The other thing that’s been really throwing me off my game, so to speak, is a bit more troubling. After suspecting something was up for some time now, I recently reached out to an essentially estranged former best friend of mine over email. I cannot say how or why we’d come to this impasse, but I reached a point, one evening a few weeks back, wherein I felt the air needed to be cleared, as I simply couldn’t remember anything I’d said or done or failed to say or do that might have put him off. As a result of whatever that was, this fairly pivotal figure in my life since childhood and I had basically fallen completely out of touch. I needed to know why.
Now, I fully realize that email is not the ideal medium wherein to hash out big issues like this. Subtle, conversational nuances are lost. Narratives can be misinterpreted. Cues can be missed. This all said, it seemed like the most direct means of getting the ball rolling.
As of this posting, the exchange in question is still basically unfurling. The good news is that he was happy and amenable to discussing this problem. The not-as-good news is that evidently he’d been under the impression for a very long period of time that I’d been rebuffing him. I assured him that there was never anything he’d said or done that would have prompted me to do that, and was frankly astonished that I’d been giving him that impression.
He was traveling at the time of this exchange, so we agreed to table the discussion until his return. I have high hopes that we’ll be able to get back on the good foot, so to speak, but again feel awful that so much time has gone by with us both feeling this encroaching distance, but neither of us acted on it. I hope to fully restore our friendship. Stay tuned on that front.
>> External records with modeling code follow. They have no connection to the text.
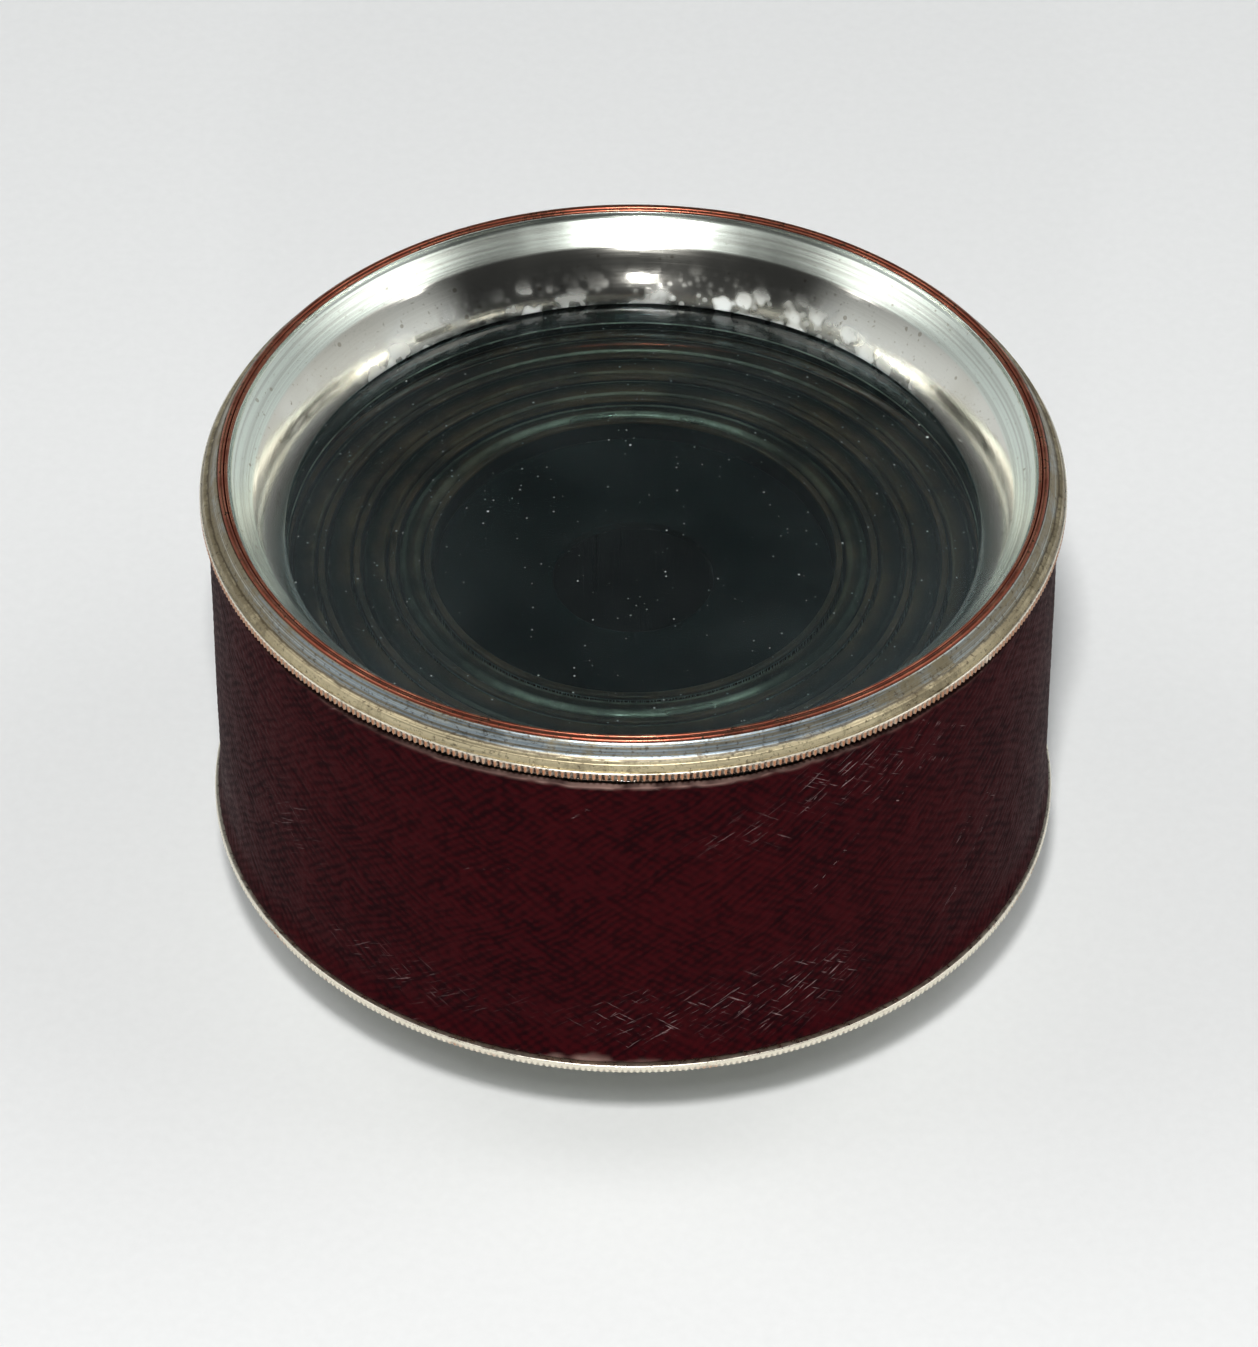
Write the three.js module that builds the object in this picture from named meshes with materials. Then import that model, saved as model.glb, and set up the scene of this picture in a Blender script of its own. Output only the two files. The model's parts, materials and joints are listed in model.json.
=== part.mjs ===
// Leather-covered drum magnifying glass with telescoping draw tubes, closed.
// Millimetres, +Z up. The glass stands on the rim of its eye cup: the origin is the
// middle of that rim, on the table, and +Z runs along the optical axis to the big lens.
import * as THREE from "three";

// ---- driving dimensions ----------------------------------------------------
const SEGMENTS = 36; // facets round every turned piece
const GAP = 0.3; // clearance between neighbouring pieces

const DRUM_RADIUS = 38; // outer radius of both milled rings
const DRUM_BASE = 13; // underside of the rear ring above the table
const DRUM_TOP = 48.4; // upper face of the bezel's milled ring
const RING_THICKNESS = 0.8; // rear milled ring
const FLANGE_THICKNESS = 0.9; // front milled ring
const TUBE_RADIUS = 36.4; // barrel tube, outside
const TUBE_WALL = 0.7;
const LEATHER_RADIUS = 37.43; // outside of the leather
const LEATHER_THICKNESS = 0.75;
const LEATHER_TOP = 46.3;

const SOCKET_OUTER = 35.4; // ferrules inside the barrel tube
const SOCKET_INNER = 34.6;
const FERRULE_BOTTOM = 41;
const FERRULE_RIM = 0.7; // height of the rim that shows above the leather
const FERRULE_OVERHANG = 0.1; // rim beyond the barrel tube
const REAR_SOCKET_DEPTH = 5;
const BUSH_PLATE = 1; // thickness of the rear bush's plate
const BUSH_WALL = 0.9;
const SPIGOT_OUTER = 34.3; // bezel spigot, in the front ferrule
const SPIGOT_INNER = 33.3;
const SPIGOT_BOTTOM = 38.4;
const NECK = 0.5; // bevel that stiffens the flange where it meets the spigot
const NECK_HEIGHT = 0.6;
const RING_BEVEL = 1.7; // inner bevel of the bezel ring, which clears the dish
const RING_BEVEL_HEIGHT = 1.5;

const LIP_TOP = 50.7;
const LIP_INNER = 35.3;
const LIP_OUTER = 36.7;
const LIP_THICKNESS = 0.5;
const LIP_ROLL = 0.2; // bevel of the lip's two top edges
const COVE_INNER = 36.2; // inside of the cove band
const COVE_FOOT = [37.6, 49.05]; // the cove's curve, from its foot
const COVE_BEND = [36.9, 49.2];
const COVE_HEAD = 36.8;
const COVE_OUTER = 37.7;
const DISH_OUTER = 35.8; // edge of the collar, under the lip
const DISH_EDGE = 35.35; // top of the bright slope
const DISH_STEP = [33.4, 48.2]; // line where the outer slope meets the inner curve
const DISH_BEND = [31.2, 45.7];
const DISH_FOOT = [30.6, 43.5]; // edge of the clear lens
const DISH_WALL = 0.5;
const SEAT_THICKNESS = 0.6;

const LENS_RADIUS = 31.7;
const LENS_TOP_EDGE = DISH_FOOT[1] - GAP;
const FRONT_LENS_EDGE = 1.5; // thickness at the rim
const FRONT_LENS_RISE = 1.3; // height of the upper dome
const CEMENT_RISE = 0.7; // depth of the curve between the two lenses
const REAR_LENS_EDGE = 1.5;
const RETAINER_THICKNESS = 1.0;
const RETAINER_INNER = 30.3;

const DRAW_COUNT = 5; // the last one carries the eyepiece
const DRAW_RADIUS = 30.7; // outside of the largest draw tube
const DRAW_STEP = 3.1; // each draw is this much smaller in radius
const DRAW_WALL = 0.6;
const DRAW_TOP = 38; // front rims of all draws when closed
const STOP_HEIGHT = 1.6;
const STOP_OUTER_FIRST = 33.5; // the first stop ring slides in the barrel itself
const COLLAR_THICKNESS = 1.6;
const COLLAR_OVERHANG = 1.6; // collar beyond its own tube
const SLEEVE_HEIGHT = 4; // guide sleeve above a collar

const EYE_HOLE = 4;
const EYE_HOLE_RIM = 2.4; // height of the eye hole's edge
const EYE_DISH = [9, 1.7]; // the hollow face turns up here
const EYE_RIM_INNER = 14.5; // the flat rim that the glass stands on
const EYE_RIM_OUTER = 17;
const EYE_BEVEL = [18.4, 1.4];
const EYE_SHOULDER = 3.4;
const EYE_SPIGOT_WALL = 1.6;
const EYE_CELL_WALL = 1.2;
const EYE_CELL_TOP = 7.4;
const EYE_RING_INNER = 6.5;
const EYE_RING_THICKNESS = 0.9;
const EYE_LENS_RADIUS = 9.1;
const EYE_LENS_BASE = 3.9;
const EYE_LENS_EDGE = 1.7;
const EYE_LENS_HOLLOW = 0.5;
const FIELD_STOP_HOLE = 7;
const FIELD_STOP_THICKNESS = 0.8; // also how far its middle is dished
const FIELD_STOP_DEPTH = 2.6; // its edge below the front rim of the draw

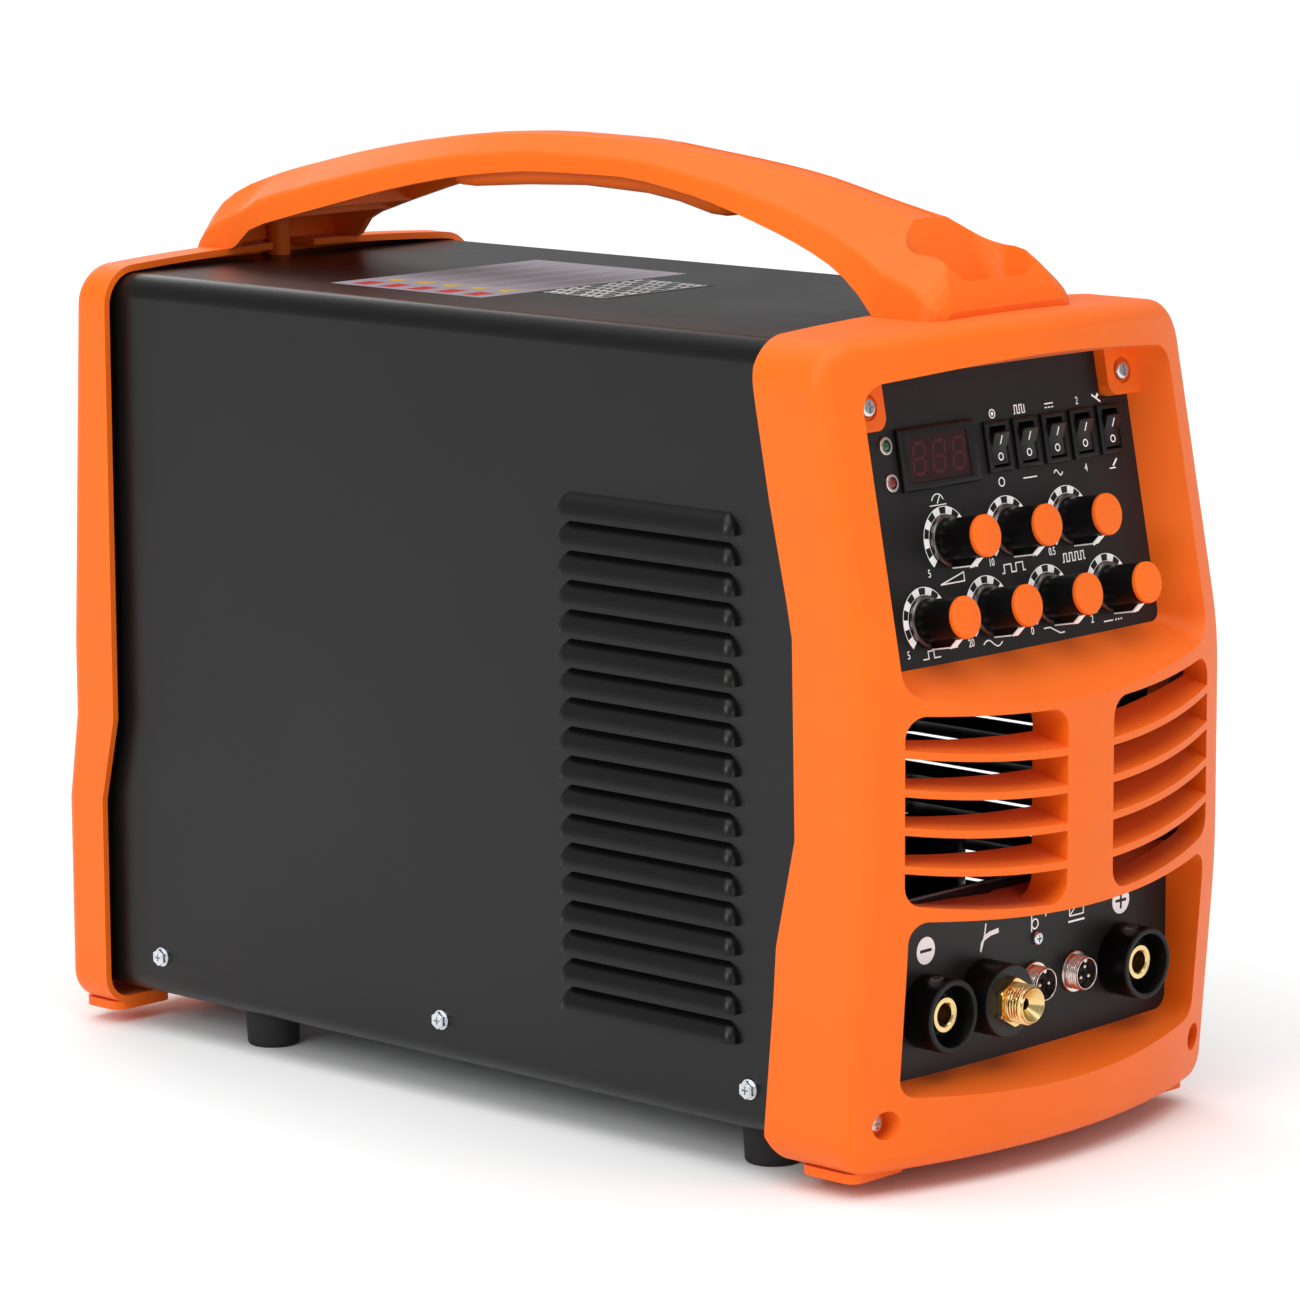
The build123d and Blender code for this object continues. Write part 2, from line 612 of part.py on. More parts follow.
def grip_insert():
    """Rounded liner under the hollow grip, held across the hollow by three ribs."""
    stations = [(153.0, 383.0, 388.0, 9.0), (158.0, 380.6, 391.0, 12.5), (166.0, 381.0, 394.0, 13.6),
                (184.0, 385.2, 397.0, 13.6), (203.0, 387.7, 399.0, 13.4), (240.0, 389.0, 399.5, 13.0),
                (275.0, 387.4, 397.5, 13.2), (306.0, 385.0, 394.0, 13.8), (315.0, 385.2, 392.5, 12.8),
                (320.0, 386.8, 390.5, 9.5)]
    outlines = []
    for y, low, high, half in stations:
        outline = RectangleRounded(2 * half, high - low, 0.42 * (high - low))
        outlines.append(Pos(0, y, (low + high) / 2) * Rot(90, 0, 0) * outline)
    liner = loft(outlines, ruled=True)
    hollow = handle_loft(HANDLE_STATIONS, HANDLE_WALL + 0.05, 180.0, 300.0, 12)
    for y in (196.0, 240.0, 284.0):
        liner += hollow & block(-30, 30, y - 1.5, y + 1.5, 396.0, 400.0)
    return one(liner)


# ---------------------------------------------------------------- control panel and what it carries
def control_panel():
    panel = panel_box(-93, 93, -36.5, 88, -PANEL_T, 0)
    corner = panel_box(EAR_X - 0.3, 99, EAR_V - 0.3, 99, -5, 5)
    panel -= corner
    panel -= mirror(corner, about=Plane.YZ)
    for x, v in KNOBS:
        panel -= on_panel(x, v) * Cylinder(3.7, 10)
    for i in range(5):
        panel -= on_panel(ROCKER_X0 + i * ROCKER_PITCH, ROCKER_V) * Box(13.4, 19.4, 10)
    panel -= on_panel(*METER) * Box(44, 21, 10)
    for x, v in LEDS:
        panel -= on_panel(x, v) * Cylinder(3.1, 10)
    return one(panel)


def meter_bezel():
    frame = Pos(0, 0, 1.3) * Box(48, 25.7, 2.6)
    frame = chamfer(frame.edges().group_by(Axis.Z)[-1], 0.8)
    frame += Pos(0, 0, -7) * Box(43.6, 20.6, 14)
    frame -= Pos(0, 0, 2.6) * Box(37.8, 19.2, 4.0)
    frame -= Pos(0, 0, -6) * Box(36, 17, 14)
    return on_panel(*METER) * one(frame)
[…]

In any case, this scenario has been really messing with my head, especially the revelation that my friend had allegedly been under the misapprehension that I was the one giving off the cold shoulder. Do I invoke that vibe? At the risk of courting melodrama, for a figure so deeply involved in so many of my sensibility-defining experiences over the course of several decades to get such an unintentional impression has made me question a lot about myself. For someone you really think you know so well to suddenly misunderstand something … and then seemingly be more or less resigned to do nothing about it — I mean, what do I do with that?
Like I said, I’m trying to rescue the situation, but it left me feeling somewhat insecure about my relationships with other people. I was suddenly concerned that I was alienating all my old friends. I mean, what’s wrong with me if I can’t seem to keep in touch and in good standing with one of my best friends of all time?
As if on cue, I had three, seemingly random occurrences with other friends that more or less realigned me. My friend from high school, Rob B., unsolicitedly sent me the new Wonder Stuff live box set, prompted solely by the notion, I’m guessing, that we’d been discussing it, and I’d said something like “yeah, I’d love to have it, but probably won’t get it.” While a sprawling, multi-disc collection of punky pop from an aging British indie band might seem fairly banal, this gift could not have been more well timed, and I will cherish it for reasons well beyond the merits of the band in question.
Secondly, out of the proverbial blue, I fielded a text from my friend Sam in Portland, Oregon. Sam and I first met when we were both interning at SPIN in 1989. He’d moved to the West Coast some years ago and renounced Facebook, so we’d sadly fallen out of regular contact. Evidently, Sam had recently been rediscovering the joys of a band we both used to love called Pop Will Eat Itself — somewhat coincidentally from the same scene and era as The Wonder Stuff — and it made him think of me, so he reached out to see what was up and how my family is. Good friends do that.
Lastly, just this morning, my oldest-ever friend Keith sent me a photo via text. He lives in Colorado, now, but he and I have the sort of friendship wherein he’ll show up in New York at a moment’s notice — it’s almost ALWAYS just a moment’s notice — and we pick up RIGHT back where we’d left off. In any event, ever since we were little children, Keith and I were both obsessed with drawing. Our mothers would throw a couple of pads and a box of crayons on the floor like meat at a pair of wild dogs, and Keith and I would spend hours furiously scribbling monsters and superheroes and all sorts of ridiculous shit. This carried on well into our college years. We’d write back and forth to each other — remember when people did that? — and draw all over the letters and envelopes in much the same ridiculous manner we did when we were both 8 or 9 years old.
Today, apropos of nothing at all, Keith cut out a selection of images I’d illustrated letters to him with and send them to me, which pretty much stabs me right in the heart. I love my friends.

I am determined to restore proceedings with that other former friend, and be the best friend I can be to the ones I still have.
Reach out to the people you care about now and let them know how much they mean to you. Life is far too short to do otherwise.